• DO THIS
Repeat the listing below word for word, stopping after the line that contains "FOOT_LIMIT_R ** 2))".

-- begin --

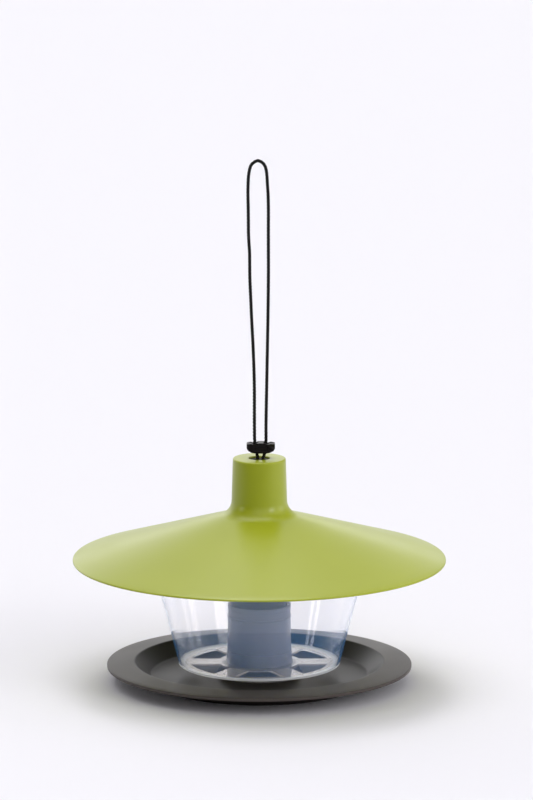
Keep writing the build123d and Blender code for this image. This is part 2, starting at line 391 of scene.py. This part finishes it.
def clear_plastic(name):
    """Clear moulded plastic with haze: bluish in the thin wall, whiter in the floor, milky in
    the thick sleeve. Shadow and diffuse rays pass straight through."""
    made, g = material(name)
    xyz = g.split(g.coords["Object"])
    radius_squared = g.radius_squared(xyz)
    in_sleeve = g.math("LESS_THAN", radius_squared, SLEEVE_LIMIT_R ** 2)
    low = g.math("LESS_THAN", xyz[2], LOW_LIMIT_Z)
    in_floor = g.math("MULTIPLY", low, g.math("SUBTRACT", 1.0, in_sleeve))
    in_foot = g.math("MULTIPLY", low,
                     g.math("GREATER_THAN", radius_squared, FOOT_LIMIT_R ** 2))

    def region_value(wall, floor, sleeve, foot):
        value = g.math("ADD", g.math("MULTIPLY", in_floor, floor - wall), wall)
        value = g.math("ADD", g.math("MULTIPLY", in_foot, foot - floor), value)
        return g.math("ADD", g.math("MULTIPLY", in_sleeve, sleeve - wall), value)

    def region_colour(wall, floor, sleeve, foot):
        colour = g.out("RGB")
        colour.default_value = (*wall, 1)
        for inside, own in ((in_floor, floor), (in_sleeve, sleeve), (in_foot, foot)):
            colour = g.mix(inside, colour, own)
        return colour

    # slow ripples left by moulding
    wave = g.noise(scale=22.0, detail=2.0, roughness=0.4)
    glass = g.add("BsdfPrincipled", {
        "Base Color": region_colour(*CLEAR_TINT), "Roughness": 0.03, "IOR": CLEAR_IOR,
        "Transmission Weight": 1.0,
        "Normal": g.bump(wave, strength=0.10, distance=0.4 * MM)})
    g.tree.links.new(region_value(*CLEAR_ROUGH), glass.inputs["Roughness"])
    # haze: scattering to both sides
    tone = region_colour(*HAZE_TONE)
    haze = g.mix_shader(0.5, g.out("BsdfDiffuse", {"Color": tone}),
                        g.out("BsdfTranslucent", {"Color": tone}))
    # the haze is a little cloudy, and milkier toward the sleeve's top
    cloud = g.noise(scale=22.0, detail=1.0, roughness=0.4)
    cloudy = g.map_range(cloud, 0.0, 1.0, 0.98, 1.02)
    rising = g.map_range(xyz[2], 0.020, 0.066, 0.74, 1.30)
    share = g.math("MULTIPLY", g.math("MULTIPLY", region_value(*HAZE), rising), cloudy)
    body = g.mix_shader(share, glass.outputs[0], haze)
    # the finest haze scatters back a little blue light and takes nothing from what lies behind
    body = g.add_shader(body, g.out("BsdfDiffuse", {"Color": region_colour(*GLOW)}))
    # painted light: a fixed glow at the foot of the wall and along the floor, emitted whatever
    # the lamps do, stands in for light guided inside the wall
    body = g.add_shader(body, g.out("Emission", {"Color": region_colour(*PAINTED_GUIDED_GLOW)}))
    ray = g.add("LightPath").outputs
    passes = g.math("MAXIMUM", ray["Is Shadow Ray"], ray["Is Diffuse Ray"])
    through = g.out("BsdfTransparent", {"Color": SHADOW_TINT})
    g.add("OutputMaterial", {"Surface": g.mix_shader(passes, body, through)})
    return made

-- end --

• FINISHED ANSWER
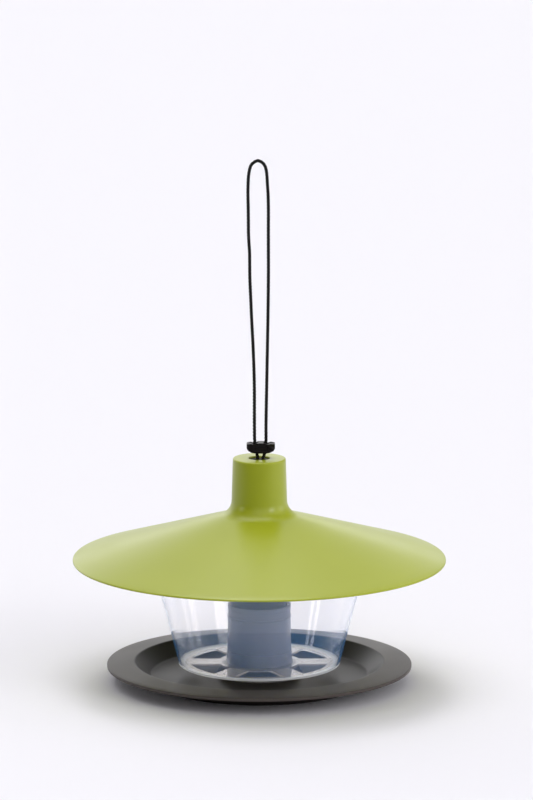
Keep writing the build123d and Blender code for this image. This is part 2, starting at line 391 of scene.py. This part finishes it.
def clear_plastic(name):
    """Clear moulded plastic with haze: bluish in the thin wall, whiter in the floor, milky in
    the thick sleeve. Shadow and diffuse rays pass straight through."""
    made, g = material(name)
    xyz = g.split(g.coords["Object"])
    radius_squared = g.radius_squared(xyz)
    in_sleeve = g.math("LESS_THAN", radius_squared, SLEEVE_LIMIT_R ** 2)
    low = g.math("LESS_THAN", xyz[2], LOW_LIMIT_Z)
    in_floor = g.math("MULTIPLY", low, g.math("SUBTRACT", 1.0, in_sleeve))
    in_foot = g.math("MULTIPLY", low,
                     g.math("GREATER_THAN", radius_squared, FOOT_LIMIT_R ** 2))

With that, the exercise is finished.